I finished writing it at the end of 2015.

It had been a huge feat for me to craft a story that wasn’t solely focused on the relationship between the hero and heroine. After years of mucking about, I had finally tippy-toed away from the romance genre into ‘popular women’s fiction with romantic elements’.

On completion of a first draft, I followed the recommendations of many successful authors – I put my novel “in the drawer” so I could return to it in a couple of months with a fresh perspective.

And there it stayed for a couple of months… and another couple of months, etc.

Gah!

When I dragged myself to the computer to edit it, my mojo had dwindled to a flickering candle with only a couple of hours burning time left.

As I traipsed through it, helped by some useful input from a writer friend, my attitude to my book changed.
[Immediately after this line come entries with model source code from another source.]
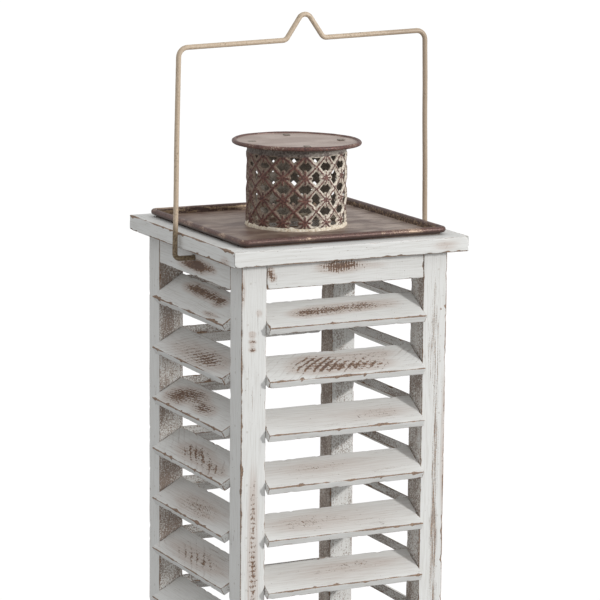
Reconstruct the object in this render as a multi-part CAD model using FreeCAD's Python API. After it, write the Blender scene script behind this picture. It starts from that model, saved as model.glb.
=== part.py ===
"""Louvred wooden candle lantern with a lift-off metal roof and a swinging wire bail.

Frame: origin at the centre of the underside of the base board, +X to the right,
+Y to the back, +Z up. The front is the -Y side. All lengths are in millimetres.
"""
import FreeCAD, Part
import math
import os

V = FreeCAD.Vector
UP = V(0, 0, 1)

# ---- wooden body -------------------------------------------------------------
BODY_HEIGHT = 530.0        # underside of the base to the top of the top frame
BOARD_SIDE = 240.0         # base board and top frame, square
BOARD_THICK = 14.5
BOARD_OVERHANG = 14.5      # board edge beyond the posts
POST_SIDE = 25.0
RAIL_HEIGHT = 24.5
SIDE_HEADER_HEIGHT = 27.2  # the two header rails that carry the bail
RAIL_THICK = 18.0
PLANK_WIDTH = 52.0         # mitred planks of the top frame

# ---- louvre slats ------------------------------------------------------------
SLAT_ROWS = 9
SLAT_PITCH = 49.6
SLAT_ANGLE = math.radians(29.4)
STEEP_SLAT = "slat_left_1" # set a little steeper than the others
STEEP_ANGLE = math.radians(32.8)
SLAT_THICK = 8.0
SLAT_RUN = 32.0            # level distance from the outer to the inner top edge
SLAT_REACH = 8.3           # outer top edge in front of the post faces
FIRST_SLAT_DROP = 73.3     # top frame down to the first slat's outer top edge

# ---- brads -------------------------------------------------------------------
BRAD_RADIUS = 0.7
BRAD_LENGTH = 40.0
BRAD_HEAD_RADIUS = 1.1
BRAD_HEAD_DEPTH = 1.2
BRAD_STAGGER = 4.0         # brads of neighbouring faces pass each other in a post

# ---- metal roof --------------------------------------------------------------
TRAY_HALF = 105.8
TRAY_RIM_RADIUS = 2.9      # rolled rim, on a low upstand
TRAY_RIM_RAISE = 1.8       # rolled rim above the underside of the plate
TRAY_CORNER_RADIUS = 4.5
SHEET = 1.0
FLUE_RADIUS = 43.0
SKIRT_CLEARANCE = 1.0      # locating skirt inside the top frame's opening
SKIRT_DEPTH = 8.0
CHIMNEY_RADIUS = 46.5
CHIMNEY_WALL = 0.8
CHIMNEY_TOP = 79.0         # above the top frame
LATTICE_CELLS = 14
LATTICE_PHASE = -3.0       # degrees from +X to a diamond of the highest row
LATTICE_TOP_ROW = 61.2     # highest row of pierced diamonds, above the top frame
LATTICE_HALF_ROWS = 6
DIAMOND_HALF = 6.2
DIAMOND_CUT = 6.0          # length of a cutter, through the wall and well past both faces
SEAL_HEIGHT = 4.5
SEAL_WIDTH = 3.2
CAP_RADIUS = 61.2
CAP_RIM_RADIUS = 2.0
CAP_TABS = 4
CAP_TAB_WIDTH = 6.0
CAP_TAB_LENGTH = 7.0
CAP_TAB_START = 77.0       # degrees, first folded tab
CAP_TAB_ROOT = 0.5         # a tab grows out of the wall this far under the cap
CAP_TAB_INSET = 0.05       # and keeps this far inside the wall's outer face
CAP_SLOT_CLEARANCE = 0.2
LID_LIFT = 80.0            # travel that clears the upright bail

# ---- bail --------------------------------------------------------------------
WIRE_RADIUS = 2.4
PIVOT_CLEARANCE = 0.1
PIVOT_DROP = 24.0          # hinge axis below the top of the top frame
BAIL_HALF = 131.9          # feet of the legs from the wire's own middle
BAIL_LEAN = 3.6            # the legs lean in by this much at the bar
BAIL_SIDE_PLAY = 6.9       # the wire hangs this far to the right in its holes
BAIL_FOOT = 42.0
BAIL_LEFT_RISE = 171.6     # bar height above the top frame at the left leg
BAIL_RIGHT_RISE = 179.8
PEAK_RISE = 204.0          # corner of the raised hook in the bar
PEAK_X = 7.0
HOOK_HALF = 19.6
LEG_BEND = 9.0             # centreline radii
FOOT_BEND = 5.0
HOOK_BEND = 6.0
PEAK_BEND = 7.0

# ---- candle pan --------------------------------------------------------------
PAN_FLOOR_RADIUS = 46.0
PAN_RIM_RADIUS = 52.0
PAN_HEIGHT = 9.0
PAN_WALL = 1.2             # level width of the flared wall
PAN_TACK_OFFSET = 42.0
TACK_LENGTH = 9.0
TACK_HEAD_RADIUS = 2.0
TACK_HEAD_HEIGHT = 0.6

# ---- worked out from the above -----------------------------------------------
BOARD_HALF = BOARD_SIDE / 2
POST_FACE = BOARD_HALF - BOARD_OVERHANG
POST_INNER = POST_FACE - POST_SIDE
OPENING_HALF = BOARD_HALF - PLANK_WIDTH
TOP = BODY_HEIGHT
TOP_UNDERSIDE = TOP - BOARD_THICK
PIVOT_Z = TOP - PIVOT_DROP
SIDES = {"front": 0, "right": 90, "back": 180, "left": 270}


def turned(shape, degrees):
    """A copy of a shape made on the front side, turned about the lantern's axis."""
    copy = shape.copy()
    copy.rotate(V(0, 0, 0), UP, degrees)
    return copy


def prism(outline, thickness, direction):
    """A solid from a closed flat outline."""
    return Part.Face(Part.makePolygon(outline + outline[:1])).extrude(direction * thickness)


def box(low, high):
    return Part.makeBox(high[0] - low[0], high[1] - low[1], high[2] - low[2], V(*low))


def fastener(head, direction, length, radius, head_radius, head_depth):
    """A round shank and its head, from the head's outer face inwards."""
    shank = Part.makeCylinder(radius, length, head, direction)
    return shank.fuse(Part.makeCylinder(head_radius, head_depth, head, direction)).removeSplitter()


def brad(head, direction):
    return fastener(head, direction, BRAD_LENGTH, BRAD_RADIUS, BRAD_HEAD_RADIUS, BRAD_HEAD_DEPTH)


def slat_tip_height(row):
    return TOP - FIRST_SLAT_DROP - row * SLAT_PITCH


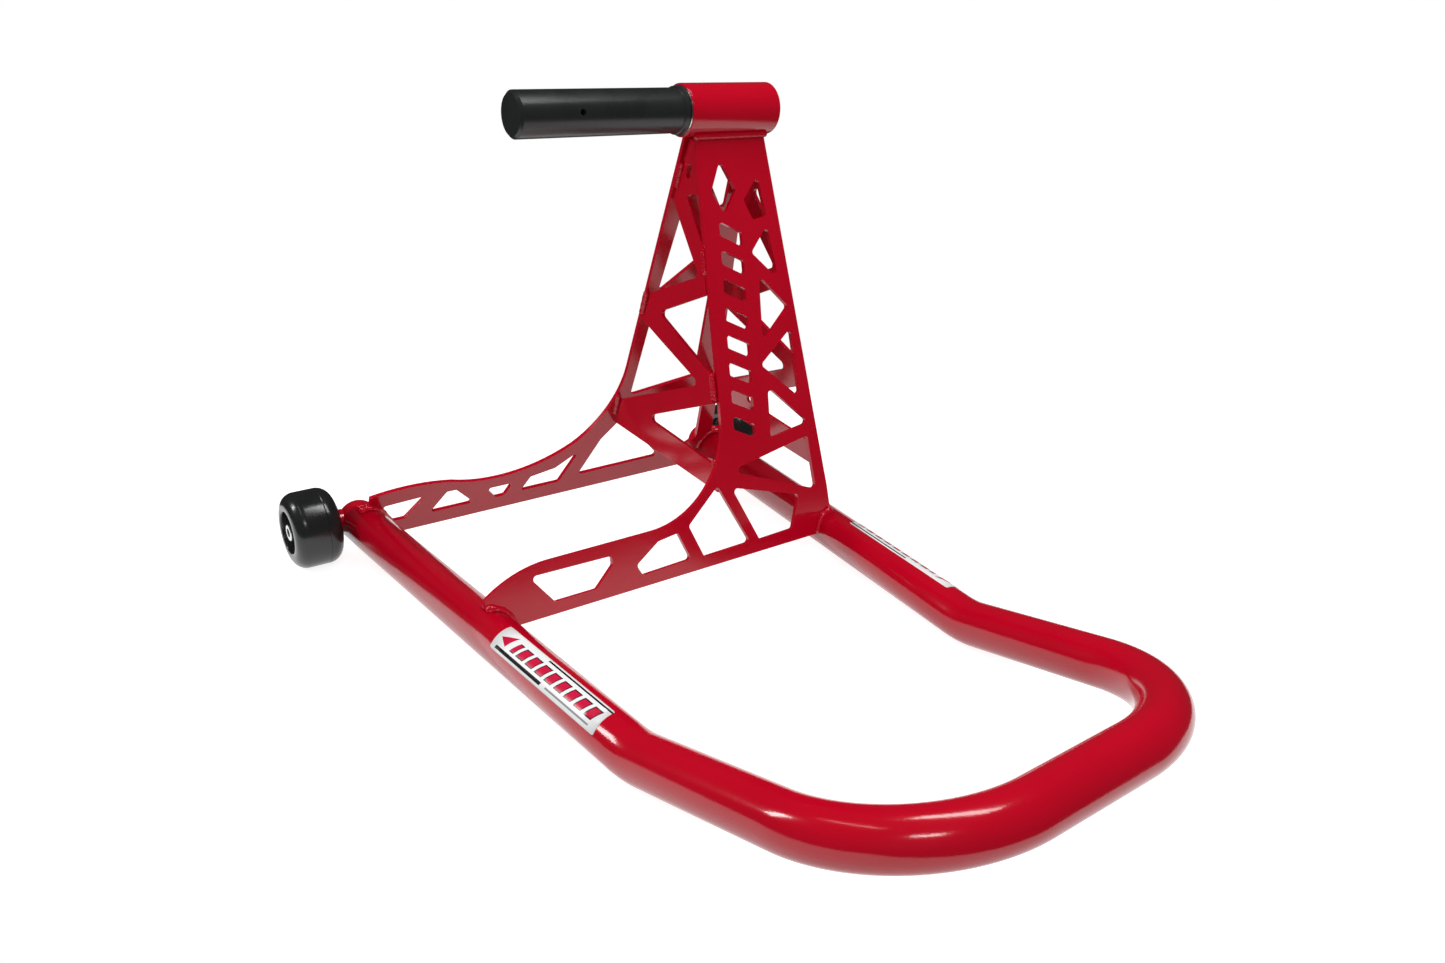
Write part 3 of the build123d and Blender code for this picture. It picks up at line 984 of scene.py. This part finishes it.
                    def route(share: float) -> Vector:
                        """Line where the plate's face meets the arm.

                        Args:
                            share: share of the way, from 0 to 1.

                        Returns:
                            The point on the line.
                        """
                        turn = radians(self.arm_first + (end - self.arm_first) * share)
                        out = inboard * cos(turn) + Vector((0, 0, 1)) * sin(turn)
                        spot = foot + out * (FrameTube.radius + self.arm_gap)
                        return spot + axis * (normal.dot(plane - spot) / normal.dot(axis))

                    self.bead(bm, route, FrameTube.radius * radians(end), self._arm_radius)
        self._piece("arm_weld_ripples", bm, "arm_weld_beads")

    def _on_lattices(self) -> None:
        """Short beads at the zigzag's nodes, up the inner face of each plate."""
        bm = bmesh.new()
        front, rear = self.leans()
        inner = self.front_x - self.thickness / cos(front)
        rows = (
            (self.rear_x, tan(rear), 1.0, self.rear_nodes),
            (inner, -tan(front), -1.0, self.front_nodes),
        )
        for foot_x, slope, away, nodes in rows:
            axis = Vector((slope, 0, 1)).normalized()
            for y, z in nodes:
                face_x = foot_x + z * slope
                middle = Vector((face_x + away * self.node_proud, y + self.node_shift, z))

                def route(share: float) -> Vector:
                    """Straight line up the plate's face."""
                    return middle + axis * (share - 0.5) * self.node_length

                self.bead(bm, route, self.node_length, lambda share: self.node_bead)
        self._piece("lattice_weld_ripples", bm, "lattice_weld_beads")


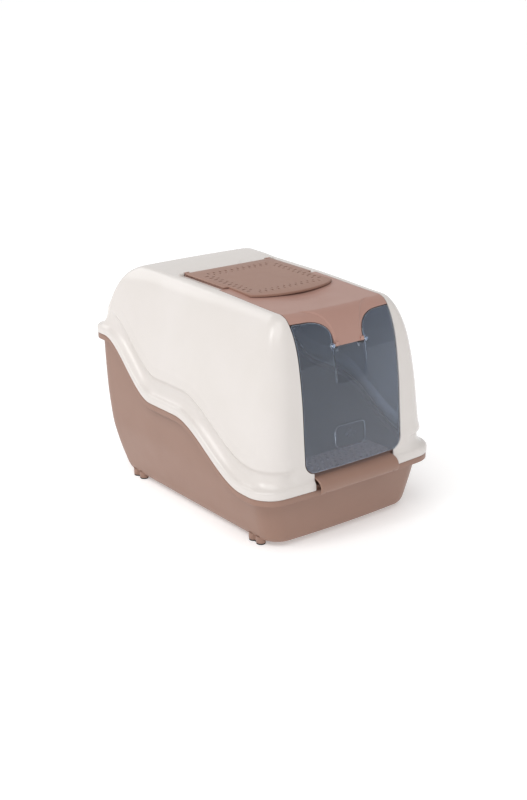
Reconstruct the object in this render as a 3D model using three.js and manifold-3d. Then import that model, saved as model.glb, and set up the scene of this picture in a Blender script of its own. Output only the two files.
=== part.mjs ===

  • I didn’t like my heroine anymore where once I loved her
  • I decided the story was flim flam, a crock, dog’s breakfast, all over the shop, total rubbish
  • I resented the input from my friend who had suggested I make big changes to whole chapters towards the end of the story. You’ve got to be kidding?

All in all, I suffered an attack of ennui and self-loathing whenever I went into edit mode (this wasn’t helped by my lack of organisational skills – yes, I am using Scrivener but I can even mess that up).

I also became caught up in the drudgery (ya gotta earn a living) and occasional dramas and tragedy that punctuated my other life in the real world in 2016 and 2017.

My very first grown up/big girl novel was put on the backburner.

As we all know it is now 2018. You might think I’m daft (and you wouldn’t be the first) but I rather like the sound of “2018”. Call me superstitious but I have always loved the number 8, even before I knew about the Chinese fixation with its simple infinity flow.

*And so dear reader (that’s you Lisa C), this year I resolve to get the bloody thing out there. Like, published. Like…

*Disclaimer: this is my first real blog on my big/grown up girl website so I am over-excited and keen to get cracking. So bear with me if book stays in drawer for another couple of months… etc.

Gouge my eyes out with pointy winged pencils!